* _WHAT THIS TASK INVOLVES_: Write out the whole listing again, exactly as given.

* _DATA LINES_:
* START *

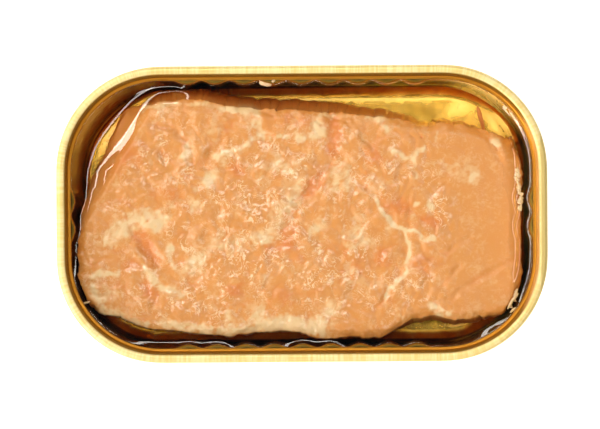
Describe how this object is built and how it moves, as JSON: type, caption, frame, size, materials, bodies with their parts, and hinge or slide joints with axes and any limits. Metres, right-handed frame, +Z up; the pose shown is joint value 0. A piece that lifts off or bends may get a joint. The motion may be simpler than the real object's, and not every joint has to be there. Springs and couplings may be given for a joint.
{
  "type": "can of salmon",
  "caption": "Open rectangular fish can with ribbed walls, a rolled seam ring and no lid, holding a salmon fillet in oil.",
  "frame": {"origin": "middle of the can's footprint, on the surface it stands on", "axes": "+X along the can's length, +Y across it towards the edge at the top of the overhead view, +Z up"},
  "size_m": [0.105, 0.0634, 0.024],
  "materials": {
    "lacquered_tray": "gloss gold lacquer on sheet metal",
    "lacquered_rim": "gloss pale gold lacquer with faint cross streaks",
    "salmon": "moist cooked fish, soft sheen with small wet glints",
    "oil": "clear yellow oil"
  },
  "bodies": {
    "root": {"can_body": "lacquered_tray", "lid_ring": "lacquered_rim", "salmon_fillet": "salmon", "oil": "oil"}
  },
  "joints": []
}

* END *

* _FULL RESPONSE_:
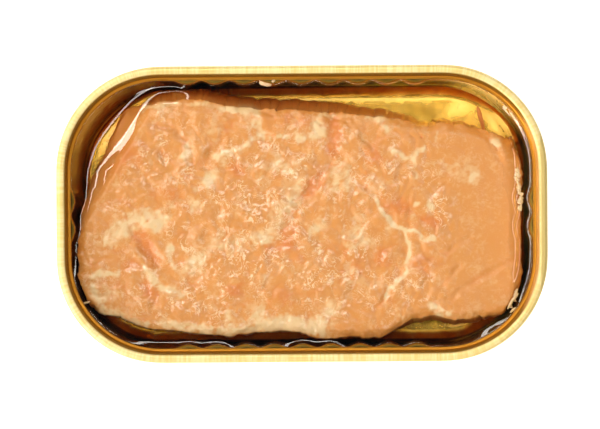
Describe how this object is built and how it moves, as JSON: type, caption, frame, size, materials, bodies with their parts, and hinge or slide joints with axes and any limits. Metres, right-handed frame, +Z up; the pose shown is joint value 0. A piece that lifts off or bends may get a joint. The motion may be simpler than the real object's, and not every joint has to be there. Springs and couplings may be given for a joint.
{
  "type": "can of salmon",
  "caption": "Open rectangular fish can with ribbed walls, a rolled seam ring and no lid, holding a salmon fillet in oil.",
  "frame": {"origin": "middle of the can's footprint, on the surface it stands on", "axes": "+X along the can's length, +Y across it towards the edge at the top of the overhead view, +Z up"},
  "size_m": [0.105, 0.0634, 0.024],
  "materials": {
    "lacquered_tray": "gloss gold lacquer on sheet metal",
    "lacquered_rim": "gloss pale gold lacquer with faint cross streaks",
    "salmon": "moist cooked fish, soft sheen with small wet glints",
    "oil": "clear yellow oil"
  },
  "bodies": {
    "root": {"can_body": "lacquered_tray", "lid_ring": "lacquered_rim", "salmon_fillet": "salmon", "oil": "oil"}
  },
  "joints": []
}